This piece follows on yesterday’s post on why multiple geographic terms are used for the same dialect. The writing here certainly isn’t any example of greatness, so comments and questions are much appreciated. Tomorrow I tackle the issue of why so many different transcriptions are used in English.
I have always had a lot of difficulty responding to people who ask me what language my family speaks. Growing up, my family used the term Siyi* 四邑, and so this term is my general response of choice. I speak the Siyi dialect 四邑話.

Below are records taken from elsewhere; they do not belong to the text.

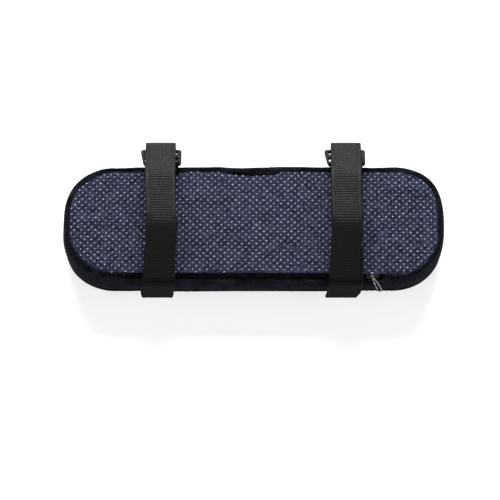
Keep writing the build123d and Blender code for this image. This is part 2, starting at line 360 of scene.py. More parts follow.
def webbing_material():
    """Black polypropylene webbing: warp yarns along the strap, crossing the woven ribs, with painted
    highlights on the rib crests and lighter specks that are partly yarn tone and partly painted glints.
    """
    base = (0.0038, 0.0038, 0.0036)
    material, tree, shader = start_material(
        "webbing", base, 0.38, Specular_IOR_Level=0.12
    )
    place = add_node(tree, "ShaderNodeAttribute", attribute_name="strap_place")
    split = add_node(tree, "ShaderNodeSeparateXYZ", {"Vector": place.outputs["Vector"]})
    warp = times(tree, split.outputs["X"], 2 * pi / 1.15)
    weft = times(tree, split.outputs["Y"], 2 * pi / rib_pitch)
    warp_wave = math_node(tree, "ABSOLUTE", cosine(tree, times(tree, warp, 0.5)))
    weave = times(tree, cosine(tree, warp), cosine(tree, weft))
    rib_highlight = cosine(tree, weft)
    vector = object_coords(tree)
    fuzz = noise_node(tree, vector, 0.5, 3, 0.7)
    wear = noise_node(tree, vector, 9, 3, 0.6)
    tone = times_plus(tree, weave, 0.12, times(tree, warp_wave, 0.22))
    tone = math_node(tree, "ADD", tone, times(tree, fuzz, 0.4))
    tone = times_plus(tree, wear, 0.35, tone)
    # Patchy rib crests painted lighter: painted highlights where the ribs catch the light.
    patch = noise_node(tree, vector, 4.5, 2, 0.6)
    rib_highlight = times(tree, rib_highlight, times(tree, patch, 2.0))
    tone = times_plus(tree, rib_highlight, 0.2, tone)
    # Lighter specks: partly yarn tone, partly painted glints; they also vary the roughness and the bump.
    specks_and_glints = noise_node(tree, vector, 1.5, 2, 0.7)
    tone = times_plus(tree, math_node(tree, "SUBTRACT", specks_and_glints, 0.5), 0.9, tone)
    paint(tree, shader, tone, (0.25, scaled(base, 0.3)), (0.55, base), (0.85, scaled(base, 1.9)))
    rough = add_node(
        tree, "ShaderNodeMapRange",
        {"Value": specks_and_glints, "From Min": 0.3, "From Max": 0.7, "To Min": 0.22, "To Max": 0.46},
    ).outputs["Result"]
    rough = times_plus(tree, split.outputs["Z"], 0.5, rough)
    tree.links.new(rough, shader.inputs["Roughness"])
    height = times_plus(tree, weave, 0.5, math_node(tree, "ADD", warp_wave, fuzz))
    height = times_plus(tree, specks_and_glints, 0.8, height)
    add_bump(tree, shader, height, 0.11, 0.9)
    return material


def plastic_material():
    base = (0.006, 0.006, 0.0065)
    material, tree, shader = start_material("buckle_plastic", base, 0.42, Specular_IOR_Level=0.1)
    vector = object_coords(tree)
    grain = noise_node(tree, vector, 0.35, 2, 0.5)
    scuffs = noise_node(tree, vector, 4.0, 5, 0.7)
    paint(tree, shader, scuffs, (0.35, scaled(base, 0.7)), (0.6, base), (0.78, scaled(base, 2.4)))
    vary_roughness(tree, shader, scuffs, 0.3, 0.55)
    add_bump(tree, shader, grain, 0.04, 0.4)
    return material


def metal_material():
    """Black lacquered zip metal, worn bright in places."""
    dark = (0.012, 0.012, 0.013)
    material, tree, shader = start_material(
        "zip_metal", dark, 0.36, Metallic=0.7, Specular_IOR_Level=0.35
    )
    vector = object_coords(tree)
    wear = noise_node(tree, vector, 1.6, 4, 0.65)
    paint(tree, shader, wear, (0.45, dark), (0.6, scaled(dark, 3)), (0.7, (0.5, 0.49, 0.47)))
    vary_roughness(tree, shader, wear, 0.24, 0.46)
    add_bump(tree, shader, noise_node(tree, vector, 0.5, 3), 0.03, 0.5)
    return material


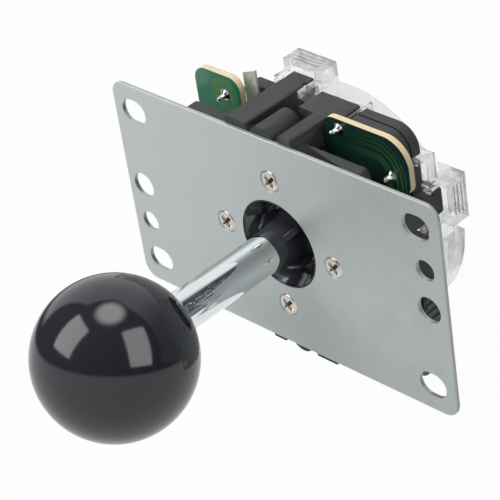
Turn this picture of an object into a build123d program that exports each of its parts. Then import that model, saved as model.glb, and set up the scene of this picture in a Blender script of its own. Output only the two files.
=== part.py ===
from build123d import *
import math
import os

# Arcade joystick lever. Lengths are millimetres.
# Origin: centre of the mounting plate's panel-side face, on the shaft axis.
# +X runs along the plate's long side, +Y along its short side, +Z along the shaft to the ball.
#
# Features that repeat round the shaft are drawn on the north (+Y) side, where
# "along" runs towards -X and "out" runs away from the shaft, and are then turned
# to the east, south and west sides.

# Mounting plate
PLATE_LENGTH = 95.0
PLATE_WIDTH = 52.8
PLATE_THICK = 1.0
PLATE_CORNER_R = 3.6
PLATE_EDGE_R = 0.25
PLATE_HOLE_R = 10.75
SLOT_EDGE_X = 6.3
SLOT_EDGE_Y = 6.6
SLOT_LENGTH = 7.4
SLOT_WIDTH = 6.0
SIDE_HOLE_EDGE = 5.0
BIG_HOLE_R = 3.12
SMALL_HOLE_R = 2.5
SMALL_HOLE_OFFSET = 9.8

# Countersunk screws that hold the plate to the housing
SCREW_CIRCLE_R = 16.0
SCREW_HEAD_R = 2.75
SCREW_R = 1.5
SCREW_LENGTH = 8.0
SCREW_CLEARANCE = 0.05
SINK_LAND = 0.1
CROSS_WIDTH = 0.7
CROSS_SPAN = 3.0
CROSS_DEPTH = 0.6

# Lever: pivot, shaft and ball
PIVOT_Z = -7.0
PIVOT_R = 6.5
TILT_LIMIT_DEG = 9.5
BALL_R = 17.5
BALL_Z = 48.4
BALL_FLAT_Z = 31.7
THREAD_R = 3.0
THREAD_DEPTH = 14.0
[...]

Historically, the four counties of Taishan, Kaiping, Enping and Xinhui comprised a geographic grouping in Guangdong province called Siyi 四邑—literally, the Four Counties. Most of the dialects spoken in the Four Counties are more similar to each other than they are to other Chinese dialects. By saying that I speak Siyi, I am asserting that I speak one of the (mostly) mutually intelligible dialects in those four counties.
Unfortunately, the term Siyi is a bit of an anachronism these days.
In 1983, Xinhui was incorporated into the city of Jiangmen—which in turn was elevated to jurisdiction over Taishan, Kaiping, Enping and the additional county of Heshan. Dialects closer to Standard Cantonese dominate in both Jiangmen and Heshan. As the new entity was now comprised of five municipalities (including Jiangmen), the term Wuyi 五邑 has since eclipsed Siyi. Mention “Siyi” to anyone in their thirties or younger, and the odds are they’ll give you a blank stare (or correct you with “Wuyi”).
So another common option is to say that I speak the Taishan dialect 台山話.
As I’ve mentioned before, my family roots are in Kaiping 開平, not Taishan. I frequently use the term “Taishan dialect” (or “Taishanese”) to mean the same as what I mean by “Siyi dialect” (or “Four Counties dialect”). This usage works for some people, but for others it is very, very wrong.
When I substitute Taishan for Siyi, I don’t mean to equate these two terms. These are completely different geographic entities, as noted in the graphs above. I am employing a technique known as synecdoche, where I refer to a part in order to refer to the whole. A common example is the term “hand” substituted for “worker” (“I have twelve hands [workers] working the farm today”) or when a city is substituted for a country (“Washington [USA] seeks to strengthen ties with Beijing [China]”).
Convention is what makes synecdoche work. Most people can accept me using “Washington” to refer to the United States as a political entity, but almost no one would accept “Dubuque” to be used in the same way (not even people in Dubuque). As the seat of government, people allow “Washington” to be a valid alternate name. (You could probably argue that “Washington” is actually the other form of synecdoche, when a whole is used to refer to its parts. In this case, “Washington” is equated with the functions of government that reside in the District of Columbia.)
In expatriate communities like the United States, the synecdochical usage of Taishan for Siyi has greater acceptance than it does in China. I imagine that there are two reasons for this. First, Taishanese comprise the majority of expatriate Siyi dialect speakers (although it often depends on which community you’re talking about). Their numerical superiority gives them the social leverage to have the name of their dialect understood as the default for all Siyi dialects. Secondly, when we are specific enough to say that we speak the Taishan dialect, we are usually indicating a broader contrast between what we speak and Cantonese or Mandarin. Most people have heard of Taishan, while fewer people would recognize Kaiping, Enping or Xinhui. We stick to what’s easier and more convenient.
In China, people often got quite annoyed when I would say that I spoke the Taishan dialect. (“But you’re from Kaiping!”) For them, the synecdochical link of Taishan to Siyi is simply invalid. It took me a couple of days to understand this cultural divide. Thousands of miles away in Chinese America, these municipal distinctions seem almost trivial compared to when you are actually there in China traveling across them.
So here in North America, I will say that I speak the Siyi dialect if I believe this term will be recognized. Overseas memories of the Siyi have been passed along from generation to generation, even as this term fades away in China, so the odds are more likely here that this term will be accepted. Otherwise, I’m inclined to say that I speak the Taishan dialect—most people won’t ask me if I’m really from Taishan. If I happen to be in China, I’ll say that I speak the Kaiping dialect. In general, I prefer the term that I believe best conveys my linguistic identity, depending on the context and without getting sidetracked by an exhaustive conversation about why I use this term of that.
*For this post, I’m transcribing all characters in Hanyu Pinyin, omitting accents and spaces.